■ **Work required**
Write out the whole listing, matching it exactly.

■ **Stored data**

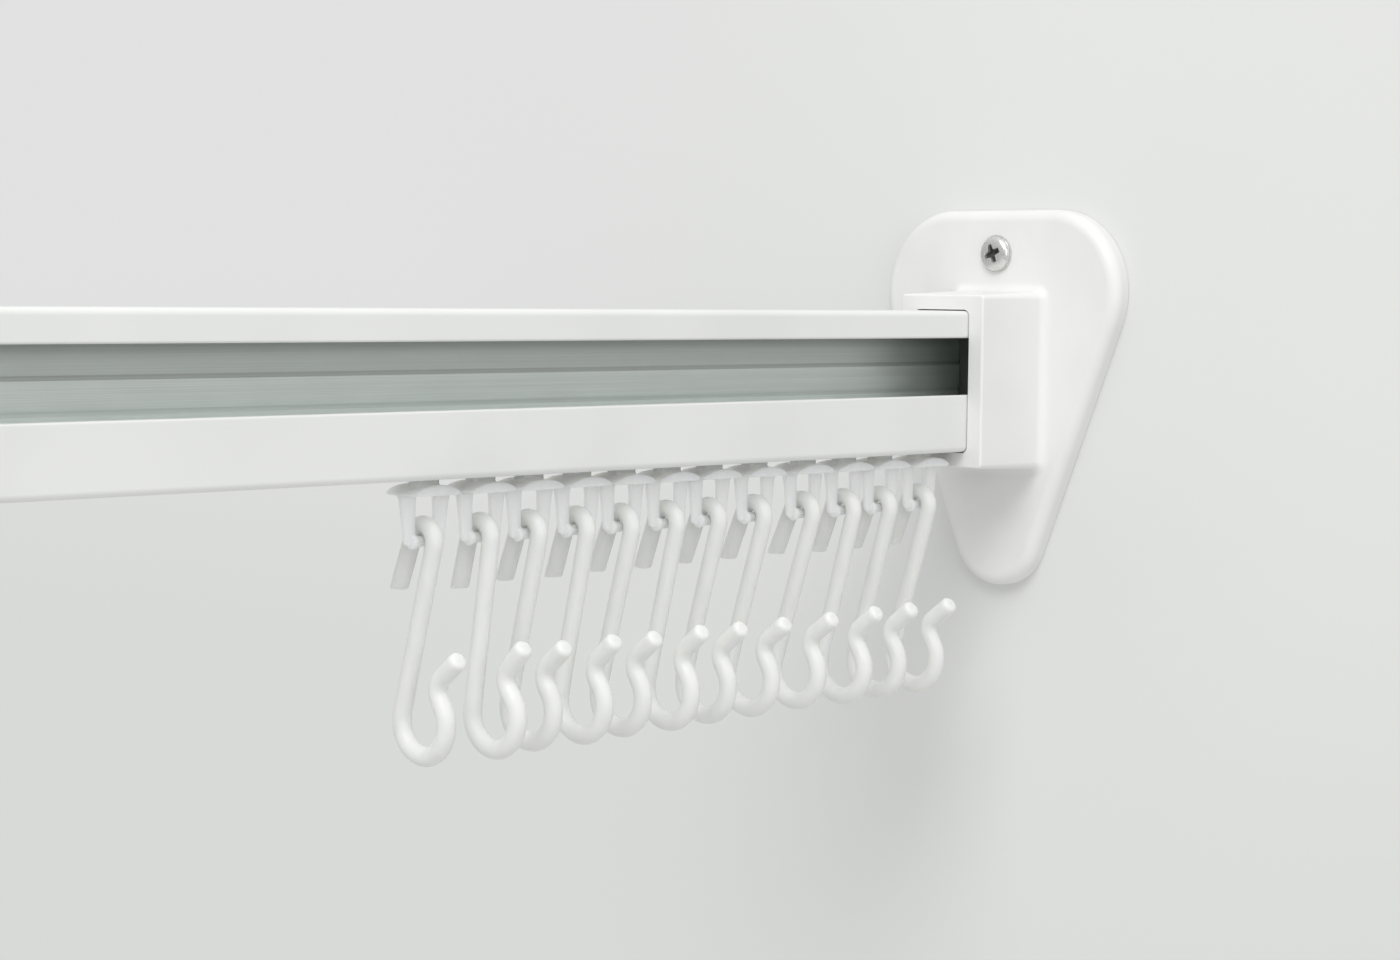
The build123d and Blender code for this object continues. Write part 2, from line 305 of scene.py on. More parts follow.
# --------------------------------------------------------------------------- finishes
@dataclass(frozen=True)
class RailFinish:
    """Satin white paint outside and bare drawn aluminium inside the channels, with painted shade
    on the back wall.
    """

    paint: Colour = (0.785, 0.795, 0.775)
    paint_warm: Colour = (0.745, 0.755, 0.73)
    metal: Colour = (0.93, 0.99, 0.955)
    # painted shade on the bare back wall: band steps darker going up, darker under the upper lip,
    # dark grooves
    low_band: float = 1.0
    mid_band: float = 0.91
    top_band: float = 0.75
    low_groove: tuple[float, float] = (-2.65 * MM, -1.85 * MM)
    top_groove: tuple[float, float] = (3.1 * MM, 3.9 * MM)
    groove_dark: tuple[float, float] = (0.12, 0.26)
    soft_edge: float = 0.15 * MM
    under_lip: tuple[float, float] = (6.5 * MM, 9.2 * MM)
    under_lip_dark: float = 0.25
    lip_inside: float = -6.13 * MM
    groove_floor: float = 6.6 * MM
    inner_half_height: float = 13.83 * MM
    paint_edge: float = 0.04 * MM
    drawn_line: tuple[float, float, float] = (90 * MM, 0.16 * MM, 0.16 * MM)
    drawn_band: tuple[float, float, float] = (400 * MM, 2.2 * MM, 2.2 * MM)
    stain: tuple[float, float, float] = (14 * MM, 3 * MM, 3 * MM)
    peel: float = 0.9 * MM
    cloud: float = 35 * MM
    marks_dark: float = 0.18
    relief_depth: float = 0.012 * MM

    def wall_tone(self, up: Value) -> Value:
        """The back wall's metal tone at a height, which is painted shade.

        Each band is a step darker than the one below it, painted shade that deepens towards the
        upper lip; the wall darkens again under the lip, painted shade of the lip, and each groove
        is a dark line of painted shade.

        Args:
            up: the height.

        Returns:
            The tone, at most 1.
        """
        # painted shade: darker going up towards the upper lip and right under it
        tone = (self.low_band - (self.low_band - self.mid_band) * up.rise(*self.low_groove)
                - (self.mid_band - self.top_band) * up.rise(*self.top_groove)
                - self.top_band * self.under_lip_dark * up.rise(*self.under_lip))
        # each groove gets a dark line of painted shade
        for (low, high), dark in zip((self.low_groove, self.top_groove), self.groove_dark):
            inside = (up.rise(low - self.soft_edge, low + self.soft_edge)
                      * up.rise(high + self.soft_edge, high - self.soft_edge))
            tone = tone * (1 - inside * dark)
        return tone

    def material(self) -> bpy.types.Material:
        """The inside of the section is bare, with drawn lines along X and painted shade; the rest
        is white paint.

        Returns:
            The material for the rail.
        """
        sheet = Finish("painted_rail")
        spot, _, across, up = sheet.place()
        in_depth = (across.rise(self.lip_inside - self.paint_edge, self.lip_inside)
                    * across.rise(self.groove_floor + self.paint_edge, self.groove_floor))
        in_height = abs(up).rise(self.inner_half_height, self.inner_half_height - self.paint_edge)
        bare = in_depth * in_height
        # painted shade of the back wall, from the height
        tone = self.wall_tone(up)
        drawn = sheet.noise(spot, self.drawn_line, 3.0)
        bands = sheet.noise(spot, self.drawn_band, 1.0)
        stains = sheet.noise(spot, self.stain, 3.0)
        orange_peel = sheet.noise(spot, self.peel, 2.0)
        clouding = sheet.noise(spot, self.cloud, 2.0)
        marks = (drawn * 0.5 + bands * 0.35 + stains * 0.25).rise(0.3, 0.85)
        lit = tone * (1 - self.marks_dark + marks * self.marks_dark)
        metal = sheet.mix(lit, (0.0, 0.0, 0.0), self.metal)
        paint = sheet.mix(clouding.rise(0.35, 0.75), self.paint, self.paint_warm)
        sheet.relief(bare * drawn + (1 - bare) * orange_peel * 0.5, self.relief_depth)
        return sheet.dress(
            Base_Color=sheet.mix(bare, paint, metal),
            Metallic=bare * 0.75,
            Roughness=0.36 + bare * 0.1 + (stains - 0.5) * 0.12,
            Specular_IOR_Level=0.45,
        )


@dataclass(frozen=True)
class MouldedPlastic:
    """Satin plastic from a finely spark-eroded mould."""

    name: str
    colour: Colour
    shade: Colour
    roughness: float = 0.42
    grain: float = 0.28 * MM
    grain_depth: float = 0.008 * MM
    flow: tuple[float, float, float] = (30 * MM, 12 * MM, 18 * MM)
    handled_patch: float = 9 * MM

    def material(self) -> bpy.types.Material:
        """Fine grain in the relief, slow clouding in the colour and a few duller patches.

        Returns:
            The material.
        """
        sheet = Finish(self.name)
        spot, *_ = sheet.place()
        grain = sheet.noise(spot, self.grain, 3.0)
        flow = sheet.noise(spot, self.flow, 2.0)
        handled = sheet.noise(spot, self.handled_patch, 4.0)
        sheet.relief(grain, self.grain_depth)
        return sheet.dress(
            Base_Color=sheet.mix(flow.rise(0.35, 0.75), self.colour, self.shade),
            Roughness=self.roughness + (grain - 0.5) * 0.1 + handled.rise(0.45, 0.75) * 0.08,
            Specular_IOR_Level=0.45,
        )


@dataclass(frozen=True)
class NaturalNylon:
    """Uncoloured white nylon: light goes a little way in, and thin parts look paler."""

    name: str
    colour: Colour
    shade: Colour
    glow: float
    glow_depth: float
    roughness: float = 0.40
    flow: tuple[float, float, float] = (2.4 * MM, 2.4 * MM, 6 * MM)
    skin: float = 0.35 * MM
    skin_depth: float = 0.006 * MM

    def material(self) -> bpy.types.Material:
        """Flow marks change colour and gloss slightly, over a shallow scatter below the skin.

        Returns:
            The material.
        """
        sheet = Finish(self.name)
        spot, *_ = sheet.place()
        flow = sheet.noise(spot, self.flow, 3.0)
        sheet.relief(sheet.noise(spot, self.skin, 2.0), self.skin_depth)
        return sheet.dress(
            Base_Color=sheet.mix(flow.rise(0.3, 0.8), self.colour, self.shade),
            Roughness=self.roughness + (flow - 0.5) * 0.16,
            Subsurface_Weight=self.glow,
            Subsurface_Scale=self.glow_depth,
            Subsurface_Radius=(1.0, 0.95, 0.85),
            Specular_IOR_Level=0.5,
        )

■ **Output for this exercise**
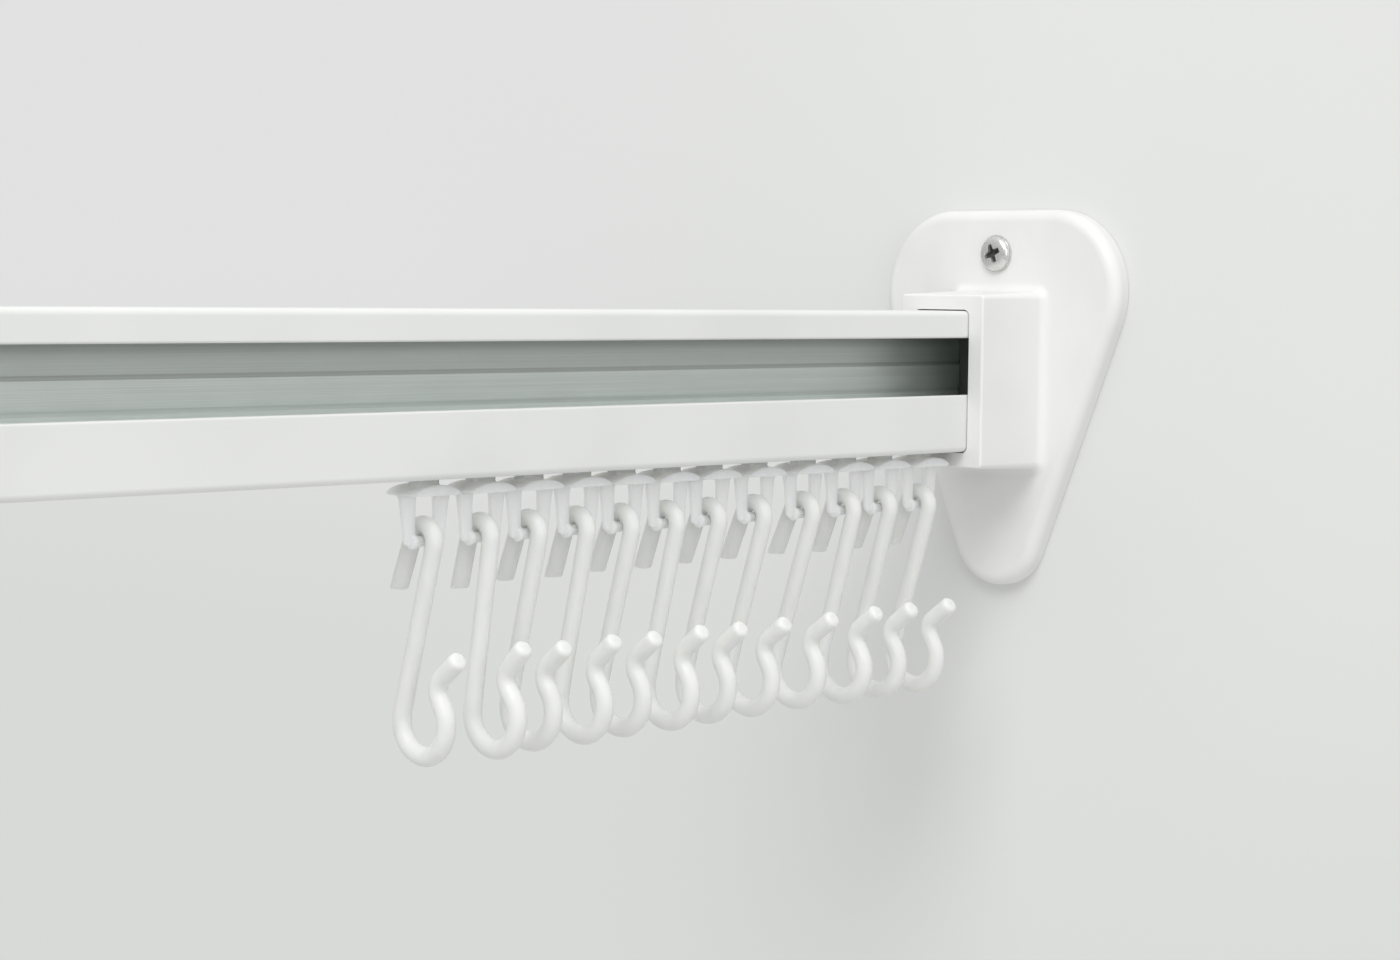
The build123d and Blender code for this object continues. Write part 2, from line 305 of scene.py on. More parts follow.
# --------------------------------------------------------------------------- finishes
@dataclass(frozen=True)
class RailFinish:
    """Satin white paint outside and bare drawn aluminium inside the channels, with painted shade
    on the back wall.
    """

    paint: Colour = (0.785, 0.795, 0.775)
    paint_warm: Colour = (0.745, 0.755, 0.73)
    metal: Colour = (0.93, 0.99, 0.955)
    # painted shade on the bare back wall: band steps darker going up, darker under the upper lip,
    # dark grooves
    low_band: float = 1.0
    mid_band: float = 0.91
    top_band: float = 0.75
    low_groove: tuple[float, float] = (-2.65 * MM, -1.85 * MM)
    top_groove: tuple[float, float] = (3.1 * MM, 3.9 * MM)
    groove_dark: tuple[float, float] = (0.12, 0.26)
    soft_edge: float = 0.15 * MM
    under_lip: tuple[float, float] = (6.5 * MM, 9.2 * MM)
    under_lip_dark: float = 0.25
    lip_inside: float = -6.13 * MM
    groove_floor: float = 6.6 * MM
    inner_half_height: float = 13.83 * MM
    paint_edge: float = 0.04 * MM
    drawn_line: tuple[float, float, float] = (90 * MM, 0.16 * MM, 0.16 * MM)
    drawn_band: tuple[float, float, float] = (400 * MM, 2.2 * MM, 2.2 * MM)
    stain: tuple[float, float, float] = (14 * MM, 3 * MM, 3 * MM)
    peel: float = 0.9 * MM
    cloud: float = 35 * MM
    marks_dark: float = 0.18
    relief_depth: float = 0.012 * MM

    def wall_tone(self, up: Value) -> Value:
        """The back wall's metal tone at a height, which is painted shade.

        Each band is a step darker than the one below it, painted shade that deepens towards the
        upper lip; the wall darkens again under the lip, painted shade of the lip, and each groove
        is a dark line of painted shade.

        Args:
            up: the height.

        Returns:
            The tone, at most 1.
        """
        # painted shade: darker going up towards the upper lip and right under it
        tone = (self.low_band - (self.low_band - self.mid_band) * up.rise(*self.low_groove)
                - (self.mid_band - self.top_band) * up.rise(*self.top_groove)
                - self.top_band * self.under_lip_dark * up.rise(*self.under_lip))
        # each groove gets a dark line of painted shade
        for (low, high), dark in zip((self.low_groove, self.top_groove), self.groove_dark):
            inside = (up.rise(low - self.soft_edge, low + self.soft_edge)
                      * up.rise(high + self.soft_edge, high - self.soft_edge))
            tone = tone * (1 - inside * dark)
        return tone

    def material(self) -> bpy.types.Material:
        """The inside of the section is bare, with drawn lines along X and painted shade; the rest
        is white paint.

        Returns:
            The material for the rail.
        """
        sheet = Finish("painted_rail")
        spot, _, across, up = sheet.place()
        in_depth = (across.rise(self.lip_inside - self.paint_edge, self.lip_inside)
                    * across.rise(self.groove_floor + self.paint_edge, self.groove_floor))
        in_height = abs(up).rise(self.inner_half_height, self.inner_half_height - self.paint_edge)
        bare = in_depth * in_height
        # painted shade of the back wall, from the height
        tone = self.wall_tone(up)
        drawn = sheet.noise(spot, self.drawn_line, 3.0)
        bands = sheet.noise(spot, self.drawn_band, 1.0)
        stains = sheet.noise(spot, self.stain, 3.0)
        orange_peel = sheet.noise(spot, self.peel, 2.0)
        clouding = sheet.noise(spot, self.cloud, 2.0)
        marks = (drawn * 0.5 + bands * 0.35 + stains * 0.25).rise(0.3, 0.85)
        lit = tone * (1 - self.marks_dark + marks * self.marks_dark)
        metal = sheet.mix(lit, (0.0, 0.0, 0.0), self.metal)
        paint = sheet.mix(clouding.rise(0.35, 0.75), self.paint, self.paint_warm)
        sheet.relief(bare * drawn + (1 - bare) * orange_peel * 0.5, self.relief_depth)
        return sheet.dress(
            Base_Color=sheet.mix(bare, paint, metal),
            Metallic=bare * 0.75,
            Roughness=0.36 + bare * 0.1 + (stains - 0.5) * 0.12,
            Specular_IOR_Level=0.45,
        )


@dataclass(frozen=True)
class MouldedPlastic:
    """Satin plastic from a finely spark-eroded mould."""

    name: str
    colour: Colour
    shade: Colour
    roughness: float = 0.42
    grain: float = 0.28 * MM
    grain_depth: float = 0.008 * MM
    flow: tuple[float, float, float] = (30 * MM, 12 * MM, 18 * MM)
    handled_patch: float = 9 * MM

    def material(self) -> bpy.types.Material:
        """Fine grain in the relief, slow clouding in the colour and a few duller patches.

        Returns:
            The material.
        """
        sheet = Finish(self.name)
        spot, *_ = sheet.place()
        grain = sheet.noise(spot, self.grain, 3.0)
        flow = sheet.noise(spot, self.flow, 2.0)
        handled = sheet.noise(spot, self.handled_patch, 4.0)
        sheet.relief(grain, self.grain_depth)
        return sheet.dress(
            Base_Color=sheet.mix(flow.rise(0.35, 0.75), self.colour, self.shade),
            Roughness=self.roughness + (grain - 0.5) * 0.1 + handled.rise(0.45, 0.75) * 0.08,
            Specular_IOR_Level=0.45,
        )


@dataclass(frozen=True)
class NaturalNylon:
    """Uncoloured white nylon: light goes a little way in, and thin parts look paler."""

    name: str
    colour: Colour
    shade: Colour
    glow: float
    glow_depth: float
    roughness: float = 0.40
    flow: tuple[float, float, float] = (2.4 * MM, 2.4 * MM, 6 * MM)
    skin: float = 0.35 * MM
    skin_depth: float = 0.006 * MM

    def material(self) -> bpy.types.Material:
        """Flow marks change colour and gloss slightly, over a shallow scatter below the skin.

        Returns:
            The material.
        """
        sheet = Finish(self.name)
        spot, *_ = sheet.place()
        flow = sheet.noise(spot, self.flow, 3.0)
        sheet.relief(sheet.noise(spot, self.skin, 2.0), self.skin_depth)
        return sheet.dress(
            Base_Color=sheet.mix(flow.rise(0.3, 0.8), self.colour, self.shade),
            Roughness=self.roughness + (flow - 0.5) * 0.16,
            Subsurface_Weight=self.glow,
            Subsurface_Scale=self.glow_depth,
            Subsurface_Radius=(1.0, 0.95, 0.85),
            Specular_IOR_Level=0.5,
        )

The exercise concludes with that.